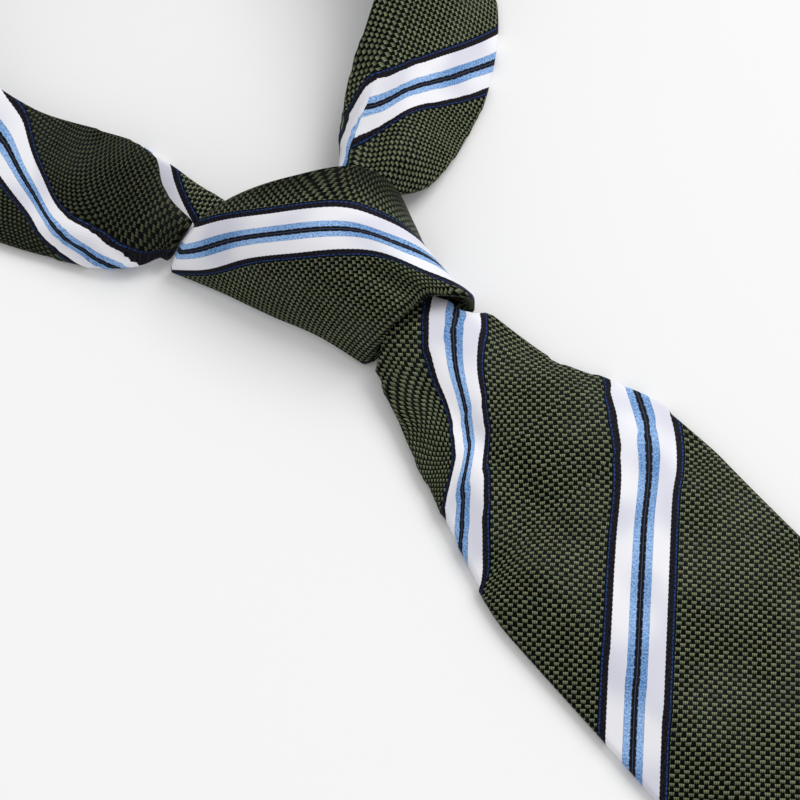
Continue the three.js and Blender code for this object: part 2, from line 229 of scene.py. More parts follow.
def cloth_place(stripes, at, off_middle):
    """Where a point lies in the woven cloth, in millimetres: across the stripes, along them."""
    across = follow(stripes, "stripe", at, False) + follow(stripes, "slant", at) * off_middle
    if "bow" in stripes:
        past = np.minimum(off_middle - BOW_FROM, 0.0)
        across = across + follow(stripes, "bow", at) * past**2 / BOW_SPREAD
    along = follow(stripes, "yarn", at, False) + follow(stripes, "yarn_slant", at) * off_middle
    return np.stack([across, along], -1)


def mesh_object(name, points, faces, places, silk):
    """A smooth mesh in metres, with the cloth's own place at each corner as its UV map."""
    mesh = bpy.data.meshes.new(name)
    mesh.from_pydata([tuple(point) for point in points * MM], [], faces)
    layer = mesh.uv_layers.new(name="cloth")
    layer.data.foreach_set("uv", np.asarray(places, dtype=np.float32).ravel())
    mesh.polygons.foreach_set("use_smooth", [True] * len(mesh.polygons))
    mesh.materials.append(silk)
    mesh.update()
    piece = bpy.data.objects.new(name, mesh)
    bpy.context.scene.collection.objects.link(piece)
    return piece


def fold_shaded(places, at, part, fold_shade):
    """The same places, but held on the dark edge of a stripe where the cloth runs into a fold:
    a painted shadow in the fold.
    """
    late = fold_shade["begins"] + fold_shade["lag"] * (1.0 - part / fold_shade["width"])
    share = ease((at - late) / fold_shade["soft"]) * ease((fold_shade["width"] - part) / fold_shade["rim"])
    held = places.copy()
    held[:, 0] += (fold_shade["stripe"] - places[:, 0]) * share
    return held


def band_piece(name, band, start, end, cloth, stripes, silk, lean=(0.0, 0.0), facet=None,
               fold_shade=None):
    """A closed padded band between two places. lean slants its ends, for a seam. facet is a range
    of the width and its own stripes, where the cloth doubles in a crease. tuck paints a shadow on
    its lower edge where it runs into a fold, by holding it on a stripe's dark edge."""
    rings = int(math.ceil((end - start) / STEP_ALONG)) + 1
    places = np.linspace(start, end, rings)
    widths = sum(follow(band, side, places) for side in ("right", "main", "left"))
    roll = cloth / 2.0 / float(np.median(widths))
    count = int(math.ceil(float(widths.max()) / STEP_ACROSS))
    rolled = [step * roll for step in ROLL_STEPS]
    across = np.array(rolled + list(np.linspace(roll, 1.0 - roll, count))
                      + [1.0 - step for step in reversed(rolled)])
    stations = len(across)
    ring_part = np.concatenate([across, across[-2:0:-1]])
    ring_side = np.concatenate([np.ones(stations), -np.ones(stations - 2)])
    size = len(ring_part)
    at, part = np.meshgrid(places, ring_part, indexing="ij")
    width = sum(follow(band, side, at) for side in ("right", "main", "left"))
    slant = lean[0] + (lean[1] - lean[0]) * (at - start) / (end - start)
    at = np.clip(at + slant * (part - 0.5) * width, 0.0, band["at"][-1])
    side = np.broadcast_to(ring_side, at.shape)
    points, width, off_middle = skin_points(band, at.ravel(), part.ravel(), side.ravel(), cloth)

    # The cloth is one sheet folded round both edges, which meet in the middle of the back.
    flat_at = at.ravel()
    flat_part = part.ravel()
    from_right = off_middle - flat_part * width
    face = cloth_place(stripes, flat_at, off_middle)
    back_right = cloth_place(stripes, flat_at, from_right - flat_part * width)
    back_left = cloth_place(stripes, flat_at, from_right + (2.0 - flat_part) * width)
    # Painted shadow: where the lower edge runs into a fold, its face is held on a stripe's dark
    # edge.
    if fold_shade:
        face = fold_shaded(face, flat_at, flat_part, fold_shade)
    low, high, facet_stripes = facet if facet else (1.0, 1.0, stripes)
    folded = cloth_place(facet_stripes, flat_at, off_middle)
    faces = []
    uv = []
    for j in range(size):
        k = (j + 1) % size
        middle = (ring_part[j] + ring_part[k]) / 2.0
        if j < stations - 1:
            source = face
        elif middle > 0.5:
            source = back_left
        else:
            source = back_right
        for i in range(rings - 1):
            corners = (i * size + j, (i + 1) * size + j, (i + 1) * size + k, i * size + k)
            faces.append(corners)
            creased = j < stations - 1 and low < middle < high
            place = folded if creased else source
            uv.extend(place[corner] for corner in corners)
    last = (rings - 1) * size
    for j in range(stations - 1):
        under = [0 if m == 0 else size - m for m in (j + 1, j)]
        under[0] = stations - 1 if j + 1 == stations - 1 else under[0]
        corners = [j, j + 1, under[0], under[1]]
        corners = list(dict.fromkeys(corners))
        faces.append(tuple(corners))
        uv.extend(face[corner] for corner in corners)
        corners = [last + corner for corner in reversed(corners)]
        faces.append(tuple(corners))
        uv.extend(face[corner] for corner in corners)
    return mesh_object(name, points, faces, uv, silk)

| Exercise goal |
Quote exactly the opening line of the material above and every line after it, up to and including the line that contains "return np.stack([across, along], -1)".

| Result |
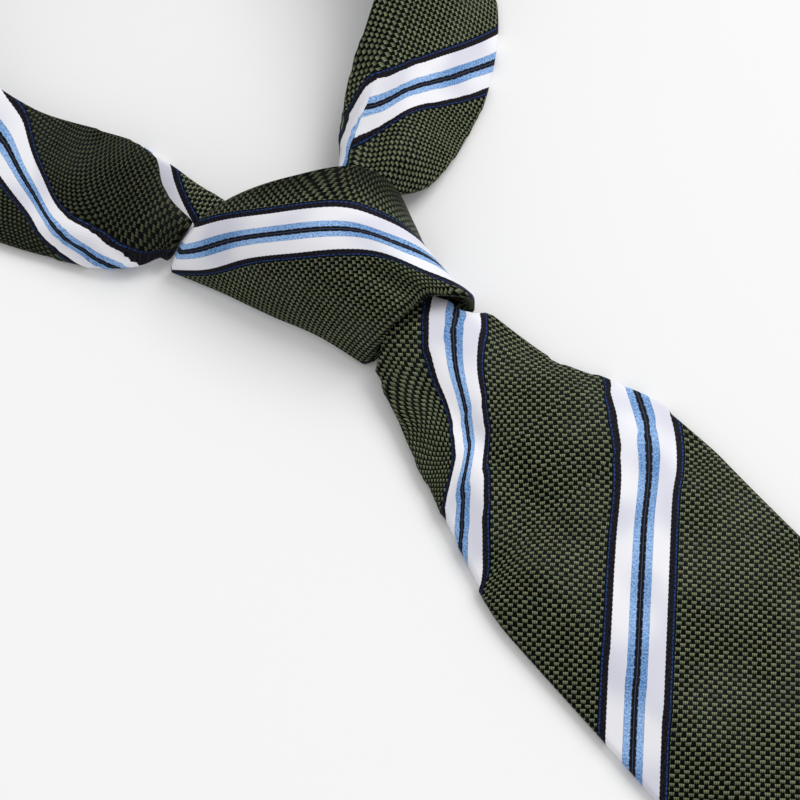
Continue the three.js and Blender code for this object: part 2, from line 229 of scene.py. More parts follow.
def cloth_place(stripes, at, off_middle):
    """Where a point lies in the woven cloth, in millimetres: across the stripes, along them."""
    across = follow(stripes, "stripe", at, False) + follow(stripes, "slant", at) * off_middle
    if "bow" in stripes:
        past = np.minimum(off_middle - BOW_FROM, 0.0)
        across = across + follow(stripes, "bow", at) * past**2 / BOW_SPREAD
    along = follow(stripes, "yarn", at, False) + follow(stripes, "yarn_slant", at) * off_middle
    return np.stack([across, along], -1)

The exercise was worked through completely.